Não sou de rotular tudo como camp e rir que nem uma hiena qual hipster de bigode magro mas também não sou pelo miserabilismo popularucho que só usava a tragédia absurda quase como propaganda para que as pessoas esquecessem as suas miseráveis condições de vida. Serei talvez mais sensível aos melodramas que não fecham completamente o espectro dramático nas peripécias trágicas, circunscrevendo a acção a antagonismos moralistas demasiado esquemáticos. Guardarei com carinho apenas uma cena destes dois Matarazzos – a mãe que rapta a filha para que não lhe seja retirada a guarda, enfrentando um mar tempestuoso numa sequência que gravei selectivamente como fluida e realmente dramática, embora possa não ser bem assim.

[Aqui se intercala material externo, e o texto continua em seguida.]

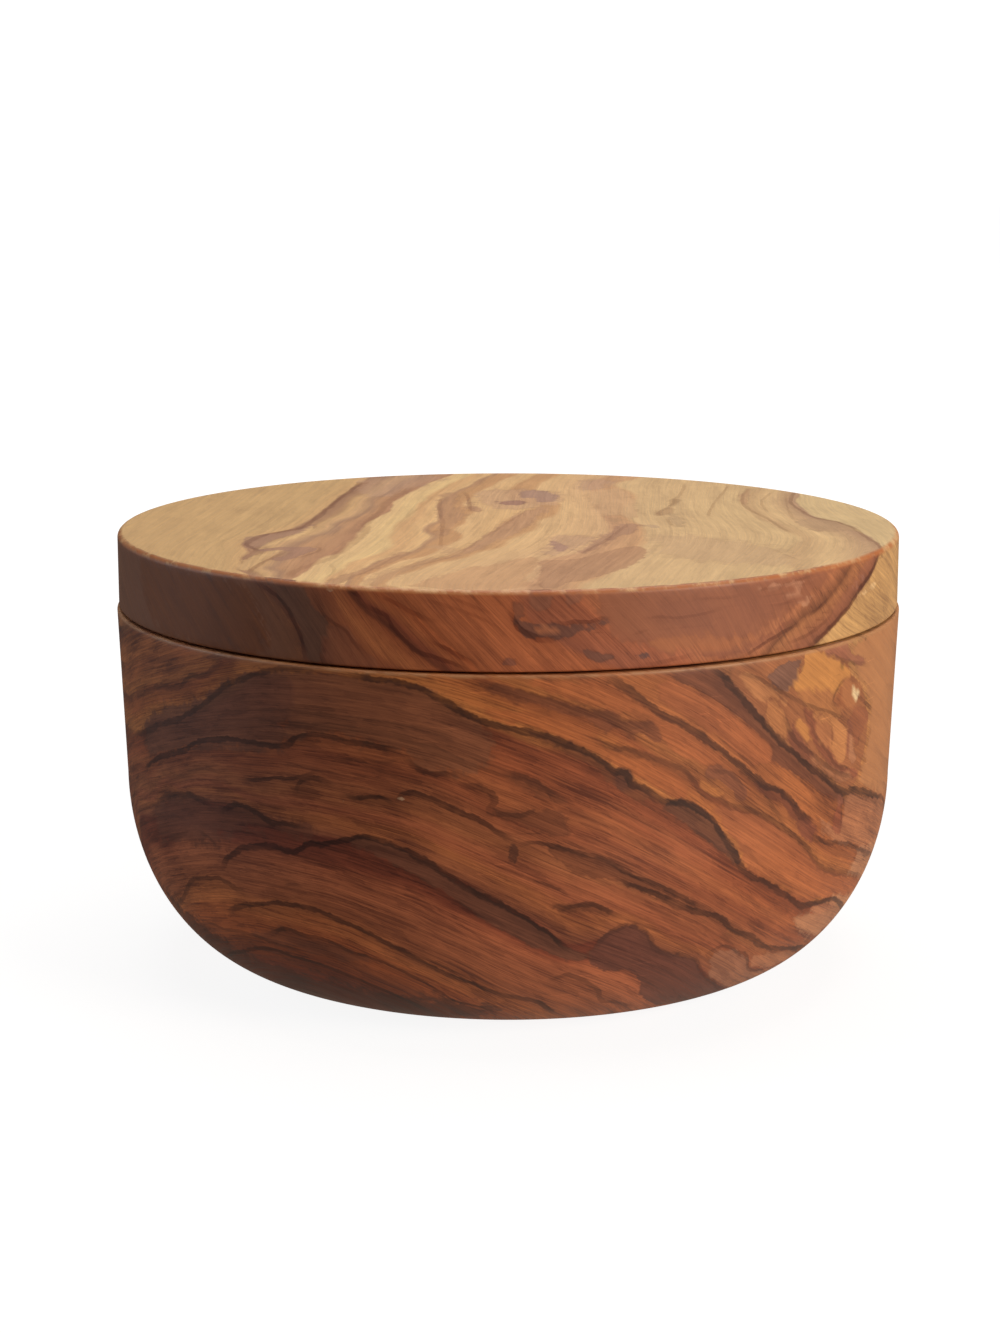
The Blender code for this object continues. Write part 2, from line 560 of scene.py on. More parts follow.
@dataclass(frozen=True)
class OiledOliveWood:
    """Olive wood, turned, sanded along the lathe and oiled.

    Its heartwood has dark, scalloped veins over orange and brown bands, with fine fibres that run along
    them. Turning leaves faint pale rings, and the oil deepens the colours and gives a satin sheen.
    """

    name: str
    # The colours of its side, and of its top where that has its own.
    side: Figure
    top: Figure | None
    # (vein, how dark it is) pairs.
    strengths: tuple[Pair, ...]
    # Its lighter edge: partly wear, partly a painted highlight.
    lit_worn_edge: LitWornEdge
    # What the lines, and the darkest and lightest grain, multiply the colour by.
    vein_tint: str = "#8f8b93"
    dark_tint: str = "#a3969f"
    light_tint: tuple[float, float, float, float] = (1.38, 1.42, 1.36, 1.0)
    # How wide a vein's core, the halo under it and its crisp edge are.
    core_mm: float = 0.9
    halo_mm: float = 3.4
    edge_mm: float = 0.2
    # How far the lobes and the small steps push the veins.
    lobe_mm: float = 0.9
    ragged_mm: float = 0.7
    # How far apart the sway, the lobes and the small steps come, in mm, and their shares of the push.
    sway: Pair = (16.0, 1.4)
    lobe_size: float = 8.5
    steps: tuple[Pair, ...] = ((5.0, 1.0), (1.8, 0.6))
    # How many there are to a ring, and how many mm each runs. The veins stand about 5 mm apart, so the
    # fine fibres and the pores come out about 0.2 mm wide, coarser than the real 0.05 mm, which is too
    # fine to show.
    streak_run: Pair = (2.6, 24.0)
    thread_run: Pair = (7.0, 16.0)
    fine_run: Pair = (20.0, 8.0)
    fleck_run: Pair = (1.7, 9.0)
    pore_run: Pair = (26.0, 2.5)
    gap_run: Pair = (0.7, 11.0)
    # How strong the grain is, what its streaks, threads and fibres, clouds, dark and light flecks and
    # pores add to its tone, and the tone that they start from.
    contrast: float = 1.0
    fibre_depths: tuple[float, float, float] = (1.0, 1.1, 1.8)
    cloud_size: float = 9.0
    cloud_depth: float = 0.8
    fleck_depths: Pair = (-0.2, 0.14)
    pore_depth: float = -0.42
    middle_tone: float = 0.6
    # How far streaks pull the bands of colour, in rings.
    band_pull: float = 5.0
    # How dark the veins at thirds of a ring are, and the shade beside a strand.
    faint_veins: float = 0.55
    halo_depth: float = 0.28
    # Over how many of its widths a strand's crisp side blurs.
    edge_blur: float = 0.3
    # How far noise pushes a patch's outline, in widths of its edge, and how dark its rim is.
    outline_sway: float = 3.2
    rim_depth: float = 0.22
    # The height of the piece's top edge, and how much quieter the grain is above it.
    edge_height: float = 0.0
    top_calm: float = 0.0
    # How much the marks of turning lighten the wood. Real ones are about 0.1 mm apart, too fine to
    # show, so they are drawn coarser.
    turning_light: float = 0.3
    mark_mm: float = 0.35
    # How far the sanded fibres stand up.
    fibre_height: float = 0.05 * MM
    # Satin, between the fibres that took most oil and least, with the IOR of a drying oil.
    roughness: Pair = (0.45, 0.6)
    ior: float = 1.47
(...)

Depois disto achei que precisava de uma pausa e vi o De vierde man (O Quarto Homem, 1983) de Paul Verhoeven. E com o olho a ser espremido através do buraco da porta, senti-me logo melhor.
*não é uma coincidência que apareça nomeado em relação a dois filmes neste curto texto. O prolífico director de fotografia conta com mais de duas centenas de filmes na carreira, tendo sido homenageado com uma retrospectiva no último festival de Locarno.